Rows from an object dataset

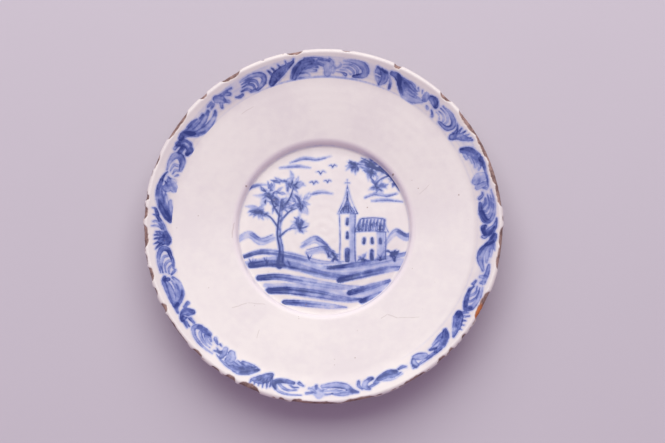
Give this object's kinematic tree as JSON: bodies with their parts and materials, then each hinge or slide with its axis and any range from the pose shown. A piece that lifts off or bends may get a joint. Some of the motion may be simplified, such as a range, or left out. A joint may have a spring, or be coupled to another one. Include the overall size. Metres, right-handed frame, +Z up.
{
  "type": "plate",
  "caption": "Round tin-glazed earthenware plate with a broad flange, a small sunken well, an upturned painted rim and a turned foot ring.",
  "frame": {"origin": "centre of the circle that the foot ring stands on", "axes": "+Z up along the plate's axis, out of its face; +Y towards the top of the painted picture; +X to its right"},
  "size_m": [0.2398, 0.2393, 0.0334],
  "materials": {
    "biscuit_clay": "matt, bare fired clay",
    "tin_glaze": "glossy, slightly uneven opaque white glaze painted in cobalt blue"
  },
  "bodies": {
    "root": {"clay_body": "biscuit_clay", "glaze_coat": "tin_glaze", "recess_glaze": "tin_glaze"}
  },
  "joints": []
}
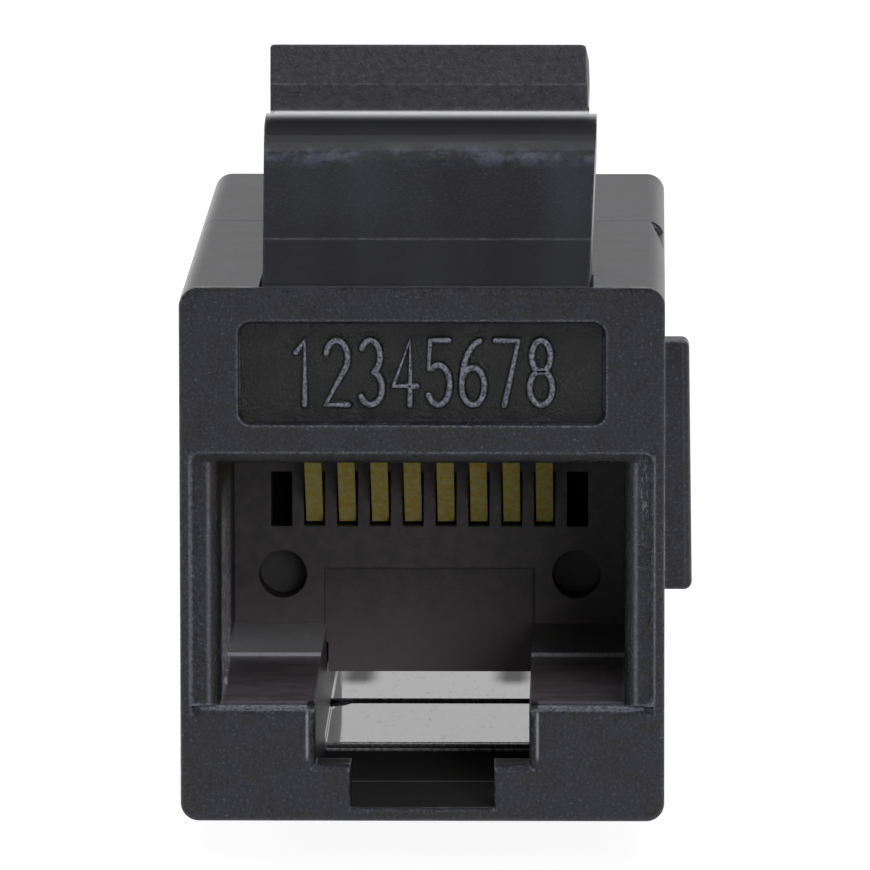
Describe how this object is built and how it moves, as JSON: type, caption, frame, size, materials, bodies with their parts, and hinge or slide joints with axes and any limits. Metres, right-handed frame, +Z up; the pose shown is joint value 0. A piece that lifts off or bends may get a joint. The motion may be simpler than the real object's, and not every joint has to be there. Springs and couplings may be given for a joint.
{
  "type": "keystone coupler jack",
  "caption": "Keystone coupler jack with a modular socket at each end, spring contacts, a board between them and a panel latch that presses down.",
  "frame": {"origin": "under the middle of the housing, level with the foot of the lug", "axes": "+Z up, +Y from the front socket to the rear socket, X across"},
  "size_m": [0.0164, 0.03, 0.0239],
  "materials": {
    "housing_plastic": "finely textured, moulded",
    "latch_plastic": "satin, moulded",
    "carrier_plastic": "matt, moulded",
    "board_laminate": "solder mask",
    "gold_plating": "gold plated spring strip"
  },
  "bodies": {
    "housing": {"front_shell": "housing_plastic", "rear_shell": "housing_plastic", "front_contact_carrier": "carrier_plastic", "rear_contact_carrier": "carrier_plastic", "circuit_board": "board_laminate", "front_contact_1": "gold_plating", "front_contact_2": "gold_plating", "front_contact_3": "gold_plating", "front_contact_4": "gold_plating", "front_contact_5": "gold_plating", "front_contact_6": "gold_plating", "front_contact_7": "gold_plating", "front_contact_8": "gold_plating", "rear_contact_1": "gold_plating", "rear_contact_2": "gold_plating", "rear_contact_3": "gold_plating", "rear_contact_4": "gold_plating", "rear_contact_5": "gold_plating", "rear_contact_6": "gold_plating", "rear_contact_7": "gold_plating", "rear_contact_8": "gold_plating"},
    "latch": {"panel_latch": "latch_plastic"}
  },
  "joints": [
    {"name": "latch_flex", "type": "hinge", "parent": "housing", "child": "latch", "pos_m": [0, -0.0142, 0.01725], "axis": [1, 0, 0], "range_deg": [-8, 0], "stiffness_Nm_per_rad": 0.5}
  ]
}
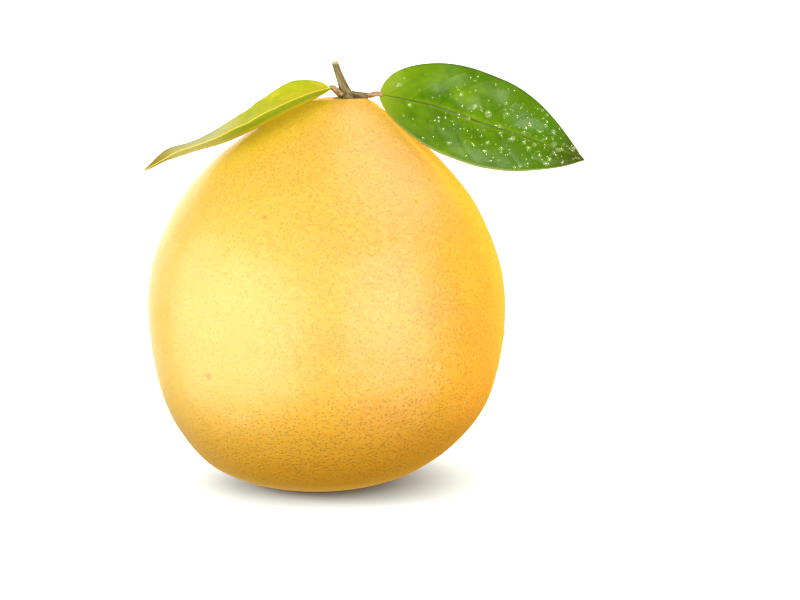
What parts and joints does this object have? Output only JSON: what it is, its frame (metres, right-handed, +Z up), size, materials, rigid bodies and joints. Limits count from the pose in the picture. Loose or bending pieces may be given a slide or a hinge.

## Brief:
List all lines above in which the string "joints" appears.

## Complete answer:
  "joints": []
Describe how this object is built and how it moves, as JSON: type, caption, frame, size, materials, bodies with their parts, and hinge or slide joints with axes and any limits. Metres, right-handed frame, +Z up; the pose shown is joint value 0. A piece that lifts off or bends may get a joint. The motion may be simpler than the real object's, and not every joint has to be there. Springs and couplings may be given for a joint.
  "joints": [
What parts and joints does this object have? Output only JSON: what it is, its frame (metres, right-handed, +Z up), size, materials, rigid bodies and joints. Limits count from the pose in the picture. Loose or bending pieces may be given a slide or a hinge.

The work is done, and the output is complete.